***** EXERCISE MATERIAL

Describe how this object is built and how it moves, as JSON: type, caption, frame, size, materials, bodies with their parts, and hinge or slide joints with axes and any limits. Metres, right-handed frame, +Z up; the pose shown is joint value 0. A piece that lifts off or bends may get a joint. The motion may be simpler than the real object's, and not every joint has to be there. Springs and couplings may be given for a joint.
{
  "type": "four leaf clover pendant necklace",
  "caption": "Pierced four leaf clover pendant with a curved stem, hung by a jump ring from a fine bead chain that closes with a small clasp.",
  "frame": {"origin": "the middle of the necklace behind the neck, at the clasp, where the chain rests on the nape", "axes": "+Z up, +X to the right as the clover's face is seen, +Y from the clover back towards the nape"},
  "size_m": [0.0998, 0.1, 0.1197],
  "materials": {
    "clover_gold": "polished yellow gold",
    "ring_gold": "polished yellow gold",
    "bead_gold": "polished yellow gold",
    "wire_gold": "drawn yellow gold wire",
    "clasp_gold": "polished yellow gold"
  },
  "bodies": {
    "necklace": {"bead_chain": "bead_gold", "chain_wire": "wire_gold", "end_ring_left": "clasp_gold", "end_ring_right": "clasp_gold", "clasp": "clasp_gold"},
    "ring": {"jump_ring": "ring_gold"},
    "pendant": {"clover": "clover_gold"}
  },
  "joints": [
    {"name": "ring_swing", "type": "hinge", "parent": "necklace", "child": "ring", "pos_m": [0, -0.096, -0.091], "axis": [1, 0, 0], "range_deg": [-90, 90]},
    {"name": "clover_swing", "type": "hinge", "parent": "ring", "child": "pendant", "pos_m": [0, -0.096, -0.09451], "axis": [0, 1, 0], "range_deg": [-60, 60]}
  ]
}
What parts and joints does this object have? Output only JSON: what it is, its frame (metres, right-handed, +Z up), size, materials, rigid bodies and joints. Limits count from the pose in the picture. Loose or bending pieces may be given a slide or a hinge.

**********

▶ [DIRECTIONS FOR THIS TASK]:
From the records above, extract every line exactly as it stands.

▶ [FINISHED EXERCISE]:
Describe how this object is built and how it moves, as JSON: type, caption, frame, size, materials, bodies with their parts, and hinge or slide joints with axes and any limits. Metres, right-handed frame, +Z up; the pose shown is joint value 0. A piece that lifts off or bends may get a joint. The motion may be simpler than the real object's, and not every joint has to be there. Springs and couplings may be given for a joint.
{
  "type": "four leaf clover pendant necklace",
  "caption": "Pierced four leaf clover pendant with a curved stem, hung by a jump ring from a fine bead chain that closes with a small clasp.",
  "frame": {"origin": "the middle of the necklace behind the neck, at the clasp, where the chain rests on the nape", "axes": "+Z up, +X to the right as the clover's face is seen, +Y from the clover back towards the nape"},
  "size_m": [0.0998, 0.1, 0.1197],
  "materials": {
    "clover_gold": "polished yellow gold",
    "ring_gold": "polished yellow gold",
    "bead_gold": "polished yellow gold",
    "wire_gold": "drawn yellow gold wire",
    "clasp_gold": "polished yellow gold"
  },
  "bodies": {
    "necklace": {"bead_chain": "bead_gold", "chain_wire": "wire_gold", "end_ring_left": "clasp_gold", "end_ring_right": "clasp_gold", "clasp": "clasp_gold"},
    "ring": {"jump_ring": "ring_gold"},
    "pendant": {"clover": "clover_gold"}
  },
  "joints": [
    {"name": "ring_swing", "type": "hinge", "parent": "necklace", "child": "ring", "pos_m": [0, -0.096, -0.091], "axis": [1, 0, 0], "range_deg": [-90, 90]},
    {"name": "clover_swing", "type": "hinge", "parent": "ring", "child": "pendant", "pos_m": [0, -0.096, -0.09451], "axis": [0, 1, 0], "range_deg": [-60, 60]}
  ]
}
What parts and joints does this object have? Output only JSON: what it is, its frame (metres, right-handed, +Z up), size, materials, rigid bodies and joints. Limits count from the pose in the picture. Loose or bending pieces may be given a slide or a hinge.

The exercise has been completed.